Case ID: wash-2d_63/html/0168-01.html
Source: Caselaw Access Project
Author: {"author": "Murray, J.\n    ", "license": "Public Domain", "url": "https://static.case.law/"}
Date Created: 2024-08-24T03:29:51.129683

[No. 36647.
    Department Two.
    October 17, 1963.]
    Hydro-Plastics Pipe and Tank Company, Respondent, v. Charles Burhans et al., Appellants.
      
    
    
      Jones & Cyphers, by Edmund J. Jones, for appellants.
    
      Robert C. Bibb, for respondent.
    
      
      Reported in 385 P. (2d) 733.
    
   Murray, J.

This appeal is from a judgment dismissing appellants’ counterclaim, after trial to the court. This case arises out of the manufacture and sale of fiberglass polyester pipe which failed when placed in service by the purchaser.

At the close of appellants’ case on the counterclaim, the court sustained respondent’s motion for a nonsuit. The court, in passing upon the motion, weighed the evidence and made findings of fact. This was proper procedure. Lambuth v. Stetson & Post Mill Co., 14 Wash. 187, 44 Pac. 148 (1896); Rohda v. Boen, 45 Wn. (2d) 553, 276 P. (2d) 586 (1954); Hodges v. Gronvold, 54 Wn. (2d) 478, 341 P. (2d) 857 (1959). Those findings are before this court and will be accepted if there is substantial evidence in the record to support them. Thorndike v. Hesperian Orchards, Inc., 54 Wn. (2d) 570, 343 P. (2d) 183 (1959); Rice v. Johnson, 62 Wn. (2d) 591, 384 P. (2d) 383 (1963).

The court found, among other facts, the following: That appellants acted as sales representatives for respondent; that a purchase order was received by the appellants and by them given to respondent, who began to manufacture 3,000 feet of 10-inch filament-wound polyester pipe “. . . having a minimum of 4-plys, a minimum of wall thickness of .12 inches, a gel coat, and to withstand 200 psi burst strength at a continuous 240°F service. . . . ”; that this order was modified and a greater amount of resin was substituted for the gel coat; and that as a result thereof, the average thickness of the pipe was reduced from .12 inches to .09 inches.

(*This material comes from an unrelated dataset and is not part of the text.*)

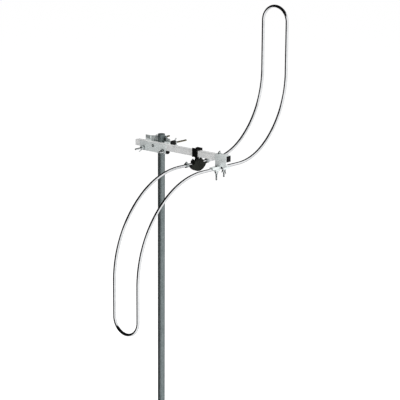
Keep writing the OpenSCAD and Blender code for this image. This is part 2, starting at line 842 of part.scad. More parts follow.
// Two-hole ferrite core of the matching transformer
module balun_core() {
    x0 = board_x + board_t + seat_gap;
    color("dimgray") from_feed() difference() {
        translate([x0, -7, board_top - 12]) cube([6, 14, 11]);
        for (side = [-1, 1]) translate([x0 - over, side * 3.4, board_top - 6.5])
            rotate([0, 90, 0]) cylinder(h = 10, r = 1.9);
    }
}

// Outlet for the cable, on the side that faces the mast
module cable_gland() {
    out = 13;
    color([0.05, 0.05, 0.05]) from_feed() translate([box_x0, 0, -10]) rotate([0, -90, 0])
        difference() {
            union() {
                translate([0, 0, seat_gap]) cylinder(h = 4, r = 8, $fn = 6);
                translate([0, 0, 4]) cylinder(h = out - 4, r1 = 6.6, r2 = 5.4);
                translate([0, 0, -box_wall - 1.2]) cylinder(h = box_wall + 1.7, r = 5);
            }
            translate([0, 0, -10]) cylinder(h = 30, r = 3.4);
        }
}

mast();
boom();
boom_end_plug();
clamp_bracket();
boom_rivet();
bracket_spacer();
clamp_plate();
bracket_studs();
bracket_washer_left();
bracket_washer_right();
bracket_wing_nut_left();
bracket_wing_nut_right();
clamp_saddle();
clamp_rods();
rod_lock_nuts();
clamp_jaw();
jaw_sleeves();
jaw_washers();
jaw_wing_nut_left();
jaw_wing_nut_right();
element_upper();
element_lower();
end_bracket();
end_trough();
end_studs();
end_saddle_near();
end_saddle_far();
end_wing_nut_near();
end_wing_nut_far();
top_bolt();
top_washer();
top_wing_nut();
box_clip();
box_housing();
box_lid();
lid_pin();
box_screws();
terminal_collar_left();
terminal_collar_right();
terminal_washer_left();
terminal_washer_right();
terminal_nut_left();
terminal_nut_right();
feed_straps();
balun_board();
balun_core();
cable_gland();
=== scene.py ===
# %% [markdown]
# # An S-bent aerial on its mast
#
# A folded dipole of bright aluminium tube is bent into an S and hangs under a short square
# boom. A moulded box feeds it, a zinc clamp holds its unbroken conductor, and a toothed clamp
# holds the boom on a galvanised mast. The solids come in as a fixed frame. This lesson gives
# each of them a finish, and models again by hand the pieces that carry the looks: the drawn
# tube, the threads and wing nuts, the mouldings, and the pressed plates and jaw.

# %% The frame
import math
import json

import bpy
from mathutils import Matrix, Vector


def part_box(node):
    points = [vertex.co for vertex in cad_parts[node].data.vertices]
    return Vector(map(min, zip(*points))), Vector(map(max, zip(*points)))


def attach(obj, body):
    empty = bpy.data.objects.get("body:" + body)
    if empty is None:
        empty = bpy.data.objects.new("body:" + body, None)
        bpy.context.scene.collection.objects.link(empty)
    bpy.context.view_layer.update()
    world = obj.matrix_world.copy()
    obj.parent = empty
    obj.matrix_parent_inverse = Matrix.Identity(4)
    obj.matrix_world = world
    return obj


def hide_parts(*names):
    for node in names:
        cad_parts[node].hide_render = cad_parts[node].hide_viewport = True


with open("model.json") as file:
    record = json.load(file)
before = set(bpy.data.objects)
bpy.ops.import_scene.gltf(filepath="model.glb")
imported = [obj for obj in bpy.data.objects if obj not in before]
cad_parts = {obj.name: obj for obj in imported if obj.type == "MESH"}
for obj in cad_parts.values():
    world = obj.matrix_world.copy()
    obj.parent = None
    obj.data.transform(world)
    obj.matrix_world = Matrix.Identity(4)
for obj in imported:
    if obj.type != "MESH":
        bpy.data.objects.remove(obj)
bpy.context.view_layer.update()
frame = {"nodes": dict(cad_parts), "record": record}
nodes = frame["nodes"]
print("solids loaded:", len(nodes))

# %% [markdown]
# ## Camera
#
# The photograph was taken from in front and to the right, a little above the boom, through a
# long lens. The numbers come from a fit of the two parallel conductors, the boom and the mast.
# FEED is the middle of the conductor that the box feeds, and the pieces made by hand are
# measured from it.

# %% Camera
FEED = Vector((0.191, -0.030, 1.0))
AZIMUTH, ELEVATION, ROLL = math.radians(41.350), math.radians(13.940), math.radians(0.378)
AIM = Vector((0.2199, -0.0448, 0.8784))
DISTANCE = 5.25
LENS_MM, FILM_MM = 139.4, 36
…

The trial court also found there were no express warranties upon which appellants relied in purchasing the pipe; that the appellants did not rely on respondent’s skill or judgment with respect to the quality or fitness of the pipe in question, and there was no implied warranty of fitness for purpose; that the sale in question was not a sale by description and there was no implied warranty that the goods would be of merchantable quality.

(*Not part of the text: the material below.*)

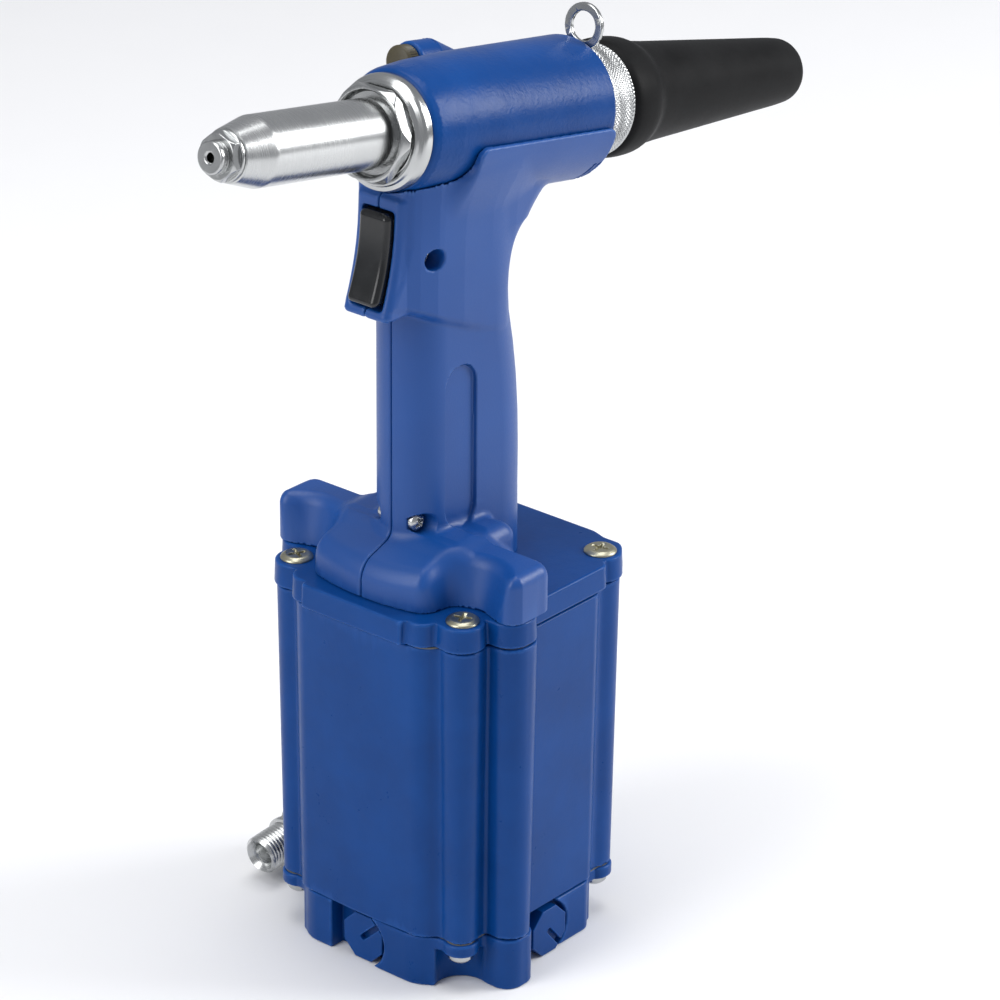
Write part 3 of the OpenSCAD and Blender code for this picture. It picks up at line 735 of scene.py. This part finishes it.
# Opposite corners of the covers' hollows for the air tube and for the valve
TUBE_SLOT = (-17.9, -5.2, 127), (-5.9, 5.2, 224.1)
VALVE_SLOT = (-32.2, -5.4, 223.4), (-6.2, 5.4, 234.6)


def trigger_axis(x, z):
    """Distance from the trigger's pin."""
    return np.hypot(x + 30.5, z - 249)


def skirt(x, y, z):
    ya = np.abs(y)
    top = np.clip(139 + 0.36 * (x + 42.4), 139, 146)
    front = rect(x - 4.0 * (ya / 24.7) ** 2, ya, -42.3, 0, -25.2, 25.2, 6)
    arm = rect(x, ya, -28.2, -9.2, -30, 49.3, 5)
    wedge = np.maximum(np.maximum(0.66 * (x + 7) + 0.75 * (ya - 33.5), x - 14), -20 - x)
    lift = 143.9 - 0.78 * np.maximum(x + 12, 0)
    arm = meet(np.maximum(join(arm, wedge, 6), ya - 49.4), (z - lift) * 0.9, 3.6)
    d = join(meet(front, (z - top) * 0.94, 5), arm, 3)
    u, v = x + 34, ya - 34
    scoop = (np.hypot(u, v) - 8.2 - 0.30 * (z - 128)) * 0.95
    d = cut(d, scoop, 3.2)
    return np.maximum(d, PLATE_TOP - z)


def saddle(t, down, side):
    """The trough of the covers that holds the rear of the barrel."""
    r = np.hypot(down - 0.6, side) - 22.9
    ends = rect(t, down, -11.8, 51.9, 2.4, 60, 3.5)
    return meet(r, ends, 0.8)


def upper_body(x, y, z):
    """The wide part of the grip between the trigger and the arc behind it."""
    ya = np.abs(y)
    half = np.interp(x, [-40, -32, -28, -22, -12, 0, 12, 30],
                     [8.8, 9.9, 11.7, 13.6, 14.9, 15.2, 14.6, 12.6])
    half = half + 0.05 * np.clip(z - 232, 0, 30) * np.clip((x + 32) / 12, 0, 1)
    like_grip = np.sqrt(np.maximum(14.9 ** 2 - np.maximum(x - 2.6, 0) ** 2, 0))
    half = np.where(x > -4, like_grip + (half - like_grip) * np.clip((z - 214) / 24, 0, 1), half)
    side = (ya - half) * 0.97
    underside = np.interp(x, [-40, -30.9, -18.5, -8.1, 4, 20], [223.2, 220.4, 214.9, 210.4, 206, 203])
    low = (underside - z) * 0.92
    front = -(x - np.interp(z, [222.8, 231.5, 241.7, 257.5], [-39.0, -34.6, -32.4, -32.0])) * 0.9
    body = meet(meet(side, np.maximum(low, front), 2.4), z - 262, 2)
    arc = 32 - np.hypot(x - 47.45, z - 215)
    rear = np.where(z > 215, arc, x - 15.45)
    return meet(body, np.maximum(rear, x - 48), 8)


def trigger_box(x, y, z):
    ya = np.abs(y)
    hollow = 1.7 * np.sin(math.pi * np.clip((z - 221) / 35, 0, 1))
    face = -(x + 33.7 + 0.188 * (255.5 - z) - hollow) * 0.98
    d = meet(ya - 9.1, np.maximum(face, x + 20), 2.4)
    return meet(d, slab(z, 219.6, 256.8), 1.5)


def cover_outside(x, y, z):
    t, down, side = barrel(x, y, z)
    rear = np.interp(z, REAR_Z, REAR_X)
    rb = np.interp(z, [120, 165, 209, 260], [15.4, 15.4, 14.9, 14.9])
    grip = egg(x, y, -15.4, rear - rb, 12.9, rb)
    grip = meet(grip, slab(z, 120, 246), 1)
    body = join(grip, upper_body(x, y, z), 1.6)
    body = join(body, trigger_box(x, y, z), 0.9)
    body = join(body, saddle(t, down, side), np.interp(t, [8, 24], [7, 1.5]))
    top_edge = np.where(t > -12, 2.4 - down, -1e3)
    body = np.maximum(body, top_edge)
    return join(body, skirt(x, y, z), 2.4)


def stadium(x, z):
    return np.hypot(x + 11, z - np.clip(z, 151.6, 192.4)) - 6.3


def cover(side_sign):
    def f(x, y, z):
        d = cover_outside(x, y, z)
        if side_sign < 0:
            mark = stadium(x, z)
            d = cut(d, np.maximum(np.maximum(mark, -1.5 - d), y), 0.3)
        t, down, side = barrel(x, y, z)
        r = np.hypot(down, side)
        for p, q, seat in COVER_SCREWS:
            hole = np.hypot(x - p, z - q)
            d = cut(d, np.maximum(hole - 3.4, seat - np.abs(y)), 0.5)
            d = np.maximum(d, 1.6 - hole)
        lines = np.minimum(np.abs(t - 48.1), np.abs(t - 50.2)) - 0.35
        lines = np.maximum(lines, np.maximum(22.0 - np.hypot(down - 0.6, side), 14 - down))
        d = cut(d, lines, 0.2)
        seam = 0.12 - y * side_sign
        d = meet(d, seam, 0.7)
        pad = block(x, y, z, (-46, -6.3, 222.6), (-27.3, 6.3, 252.6), 1.2)
        d = cut(d, pad, 0.6)
        inner = np.hypot(x, y) - 10.7
        d = np.maximum(d, -np.minimum(inner, 40))
        for lo, hi in TUBE_SLOT, VALVE_SLOT:
            d = np.maximum(d, -block(x, y, z, lo, hi))
        d = np.maximum(d, -np.maximum(foot_plan(x, y, 0.6), slab(z, 127, 134.3)))
        d = np.maximum(d, -np.maximum(at_bolts(x, y) - 3, slab(z, 127, 136.5)))
        pin = trigger_axis(x, z) - PIN_HOLE_R
        d = np.maximum(d, -np.maximum(pin, np.abs(y) - 7.4))
        d = cut(d, np.maximum(r - head_r(t) - 0.25, slab(t, -29.4, 80)), 0.3)
        d = cut(d, np.maximum(r - 18.25, slab(t, -60, -20)), 0.3)
        return meet(d, t - 51.9, 0.9)
    return f


place(shape("right_cover_shell", cover(-1), (-46, -51, 126), (55, 1, 272), 0.7, 0.3),
      "housing", "blue_nylon", "right_cover")
place(shape("left_cover_shell", cover(1), (-46, -1, 126), (55, 51, 272), 0.7, 0.3),
      "housing", "blue_nylon", "left_cover")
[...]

In addition, finding No. 15 was in part as follows:

“. . . That the evidence and the opinions of the experts called by the parties are in conflict as to the maximum pressures on the pipe in the line and whether the same exceeded 200 psi at 240 F° or its correlative pressure at 160-185 F° and whether or not vacuum existed. The evidence does not preponderate that had the pipe been of a minimum .12 inch thickness and had it contained not in excess of 10% flexible resin that the pipe would not have failed, or would have met a 200 psi burst strength at 240 °F.”

The trial court weighed the evidence, made findings, and granted a nonsuit on the counterclaim. This court has reviewed the record and is satisfied that the evidence supports the findings.

The judgment is affirmed.

Ott, C. J., Donworth, Weaver, and Hamilton, JJ., concur.

November 22, 1963. Petition for rehearing denied. 
      
      Judge Murray is serving as a judge pro tempore of the Supreme Court pursuant to Art. 4, § 2(a) (amendment 38), state constitution.